The main reasons most commonly used are cite job-related motives, achieving some other personal goal, sake of the activity itself, social relationship (making a new friend), external expectation (complying with the wishes) and cognitive interest engaged for sake of learning itself. Nonparticipation has been from the perspective of the individual’s motivation, attitudes, beliefs, and so on .However they may be social factors that influence the decision . This can also be family-related. 2) Whatever the stated or actual purposes of a learning activity, adult education is usually a form of social intervention that often begins with a problem that needs to be solved . What is seen as problematic depends on one’s values, social position, and perspective. The purpose of adult education today for which there is public support, clusters around the ability of the United States to sustain a competitive edge in the global economy. Purpose of adult education is to improve the self and to improve society. In America all individuals have access and the opportunity to benefit through education. 4) In total the answer to the question of who benefits is clear: It is those who have benefited in the past, and those who have the “cultural capital”. Those most likely to be the recipients of the dominant cultures are those who, as a result of birth and upbringing, have already acquired the cultural capital to receive it and to take advantage of opportunities. Everyone can improve his/her life situation through learning, every adult can choose to participate in any adult learning activity . There are other reason that certain adults have more access to learning opportunities than other adult .
Where one happens to live, what color, age, or sex one happens to be, what one does for a living, all contribute to the participation pattern in adult education (framework) by way of illustrating how these framework conditions can determine who is more likely to benefit from adult learning opportunities. Where and how one lives makes a difference. (3) Individual educators and individual learners are likely to be fairly explicit about why they are engaged in a particular learning activity. Such easily identified objectives are usually aligned with the content of the activity.
Underlying many of the state purposes of adult education in America is the assumption that the idea of a society must be maintained, and that education is one way to do this. Individualism, Independence, and a protestant-capitalist work ethic frame the actual provision of adult education in America. (1) Several things are known about self-directed learning: (a) Individual learners can become empowered to take increasingly more responsibility for various decisions associated with the learning endeavor; (b) Self-direction is best viewed as a continuum or characteristic that xists to some degree in every person and learning situation; (c) Self-direction does not necessarily mean all learning will take place in isolation from others; (d) Self-directed learners appear able to transfer learning, in terms of both knowledge and study skill, from one situation to another; (e) self-directed study can involve various activities and resources, such as self-guided reading, participation in study groups, internships, electronic dialogues, and reflective writing activities; (f) Effective roles for teachers in self-directed learning are possible, such as dialogue with learners, securing resources, evaluating outcomes, and promoting critical thinking. (g) Some educational institutions are finding ways to support self-directed study through open-learning programs, individualized study options, non-traditional course offerings, and other innovative programs. 1) self –directed learning as a process of learning , in which people take the primary initiative for planning, carrying out, and evaluating their own learning experiences, has received a great deal of attention in the literature. This form of learning can take place in both inside and outside institutionally based learning programs. (2) Staff development that improves the learning of all students applies knowledge about human learning and change. No matter the age at which it occurs, human learning is based on a common set of principles. While adults have more life experience to draw on than younger learners and are often clearer about what they want to learn and why it is important, the means by which the learning occurs is remarkably similar.

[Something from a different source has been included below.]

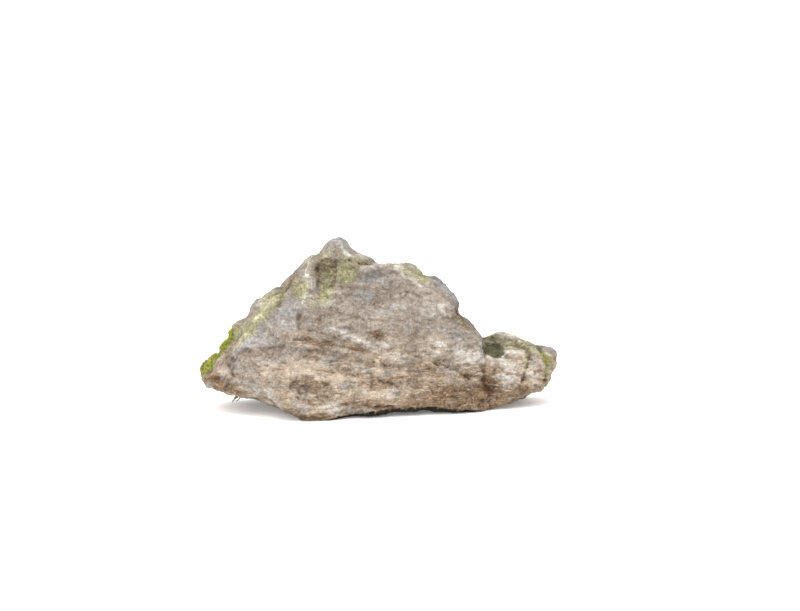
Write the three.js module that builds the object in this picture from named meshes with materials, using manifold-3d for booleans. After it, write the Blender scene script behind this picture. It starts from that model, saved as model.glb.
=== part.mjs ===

Consequently, it is important that the learning methods used in professional development mirror as closely as possible the methods teachers are expected to use with their students. It is essential that staff development assist educators in moving beyond comprehension of the surface features of a new idea or innovation to a fuller and more complete understanding of its purposes, critical attributes, meaning, and connection to other approaches. To improve student achievement, adult learning under most circumstances must promote deep understanding of a topic and provide many opportunities for teachers and administrators to practice new skills with feedback on their performance until those skills become automatic and habitual.
Such deeper understanding typically requires a number of opportunities to interact with the idea or procedure through active learning processes that promote reflection such as discussion and dialogue, writing, demonstrations, practice with feedback, and group problem solving. Because people have different learning styles and strengths, professional development must include opportunities to see, hear, and do various actions in relation to the content. It is also important those educators are able to learn alone and with others and, whenever possible, have choices among learning activities. Another important dimension of adult engagement in change processes is the feelings that such change often evokes in individuals.
Even under the best of circumstances, pressure for change, no matter what its source, may produce feelings of anxiety, fear, and anger. Such feelings are most effectively addressed through skillful listening and problem solving within a respectful and trusting school culture. It is helpful for educational leaders to appreciate that, to some degree, such feelings are natural and an inevitable part of the change process. Such appreciation is aided when leaders have a deep understanding of the change literature, particularly the Concerns- Based Adoption Model, and are able to apply its insights when planning and implementing new practices in schools.
A third dimension of change is the life stage of individuals engaged in the change process. While recognition of life stage differences would not alter expectations for performance, it may affect an individual’s availability and interest in additional work responsibilities during different phases of his or her life. Recognition of life stage differences may also help staff development leaders in tapping educators’ strengths and talents, such as asking skillful veteran teachers to serve as mentors or coaches for their peers. Electronic forms of learning may prove particularly helpful in providing alternatives that respond to differences in learning styles and availability due to life stage issues.